(SHORT EXERCISE): Starting at the line that contains "Recreate this object", transcribe every remaining line of the entries exactly, including the last one.

(RECORDS SHOWN):

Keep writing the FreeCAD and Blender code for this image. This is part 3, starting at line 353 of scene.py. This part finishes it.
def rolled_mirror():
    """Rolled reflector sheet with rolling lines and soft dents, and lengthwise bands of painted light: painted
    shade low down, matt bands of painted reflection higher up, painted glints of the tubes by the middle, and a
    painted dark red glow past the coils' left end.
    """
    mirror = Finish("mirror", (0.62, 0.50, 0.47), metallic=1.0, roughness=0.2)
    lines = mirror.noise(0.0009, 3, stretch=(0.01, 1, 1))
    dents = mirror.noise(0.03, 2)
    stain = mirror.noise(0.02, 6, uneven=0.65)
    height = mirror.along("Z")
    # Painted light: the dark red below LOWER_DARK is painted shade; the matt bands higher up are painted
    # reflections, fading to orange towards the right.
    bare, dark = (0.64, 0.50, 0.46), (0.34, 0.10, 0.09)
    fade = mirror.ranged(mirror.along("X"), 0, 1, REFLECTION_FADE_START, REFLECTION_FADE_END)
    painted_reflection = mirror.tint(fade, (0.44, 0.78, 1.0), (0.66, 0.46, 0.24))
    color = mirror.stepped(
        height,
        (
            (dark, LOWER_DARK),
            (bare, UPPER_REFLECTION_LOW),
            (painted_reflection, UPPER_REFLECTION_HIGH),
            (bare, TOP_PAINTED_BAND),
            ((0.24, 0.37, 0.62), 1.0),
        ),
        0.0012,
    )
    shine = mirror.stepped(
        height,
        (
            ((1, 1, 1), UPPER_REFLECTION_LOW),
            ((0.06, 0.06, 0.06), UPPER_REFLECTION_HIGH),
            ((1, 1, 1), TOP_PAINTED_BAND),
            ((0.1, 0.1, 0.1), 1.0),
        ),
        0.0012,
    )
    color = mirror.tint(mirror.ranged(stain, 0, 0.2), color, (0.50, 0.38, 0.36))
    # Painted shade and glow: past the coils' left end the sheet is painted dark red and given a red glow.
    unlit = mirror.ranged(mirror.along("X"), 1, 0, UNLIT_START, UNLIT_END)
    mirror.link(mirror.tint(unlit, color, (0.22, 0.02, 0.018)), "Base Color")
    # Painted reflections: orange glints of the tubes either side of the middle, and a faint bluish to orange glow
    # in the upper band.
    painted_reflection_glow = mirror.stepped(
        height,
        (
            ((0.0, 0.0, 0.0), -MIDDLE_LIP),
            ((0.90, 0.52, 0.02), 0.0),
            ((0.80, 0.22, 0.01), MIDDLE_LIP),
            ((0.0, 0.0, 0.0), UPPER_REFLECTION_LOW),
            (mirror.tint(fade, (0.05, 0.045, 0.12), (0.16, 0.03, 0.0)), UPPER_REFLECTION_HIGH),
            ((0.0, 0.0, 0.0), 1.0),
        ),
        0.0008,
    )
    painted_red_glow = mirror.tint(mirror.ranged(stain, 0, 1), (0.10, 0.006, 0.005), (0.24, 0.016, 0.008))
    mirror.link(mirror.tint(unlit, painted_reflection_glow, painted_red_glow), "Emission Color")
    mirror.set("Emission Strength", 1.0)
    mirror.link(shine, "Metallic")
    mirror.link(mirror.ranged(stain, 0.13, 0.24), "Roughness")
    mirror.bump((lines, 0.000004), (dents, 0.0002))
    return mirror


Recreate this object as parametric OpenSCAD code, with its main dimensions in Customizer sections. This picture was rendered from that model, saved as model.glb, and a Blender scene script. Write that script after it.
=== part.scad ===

(RESPONSE TO THE TASK):
Recreate this object as parametric OpenSCAD code, with its main dimensions in Customizer sections. This picture was rendered from that model, saved as model.glb, and a Blender scene script. Write that script after it.
=== part.scad ===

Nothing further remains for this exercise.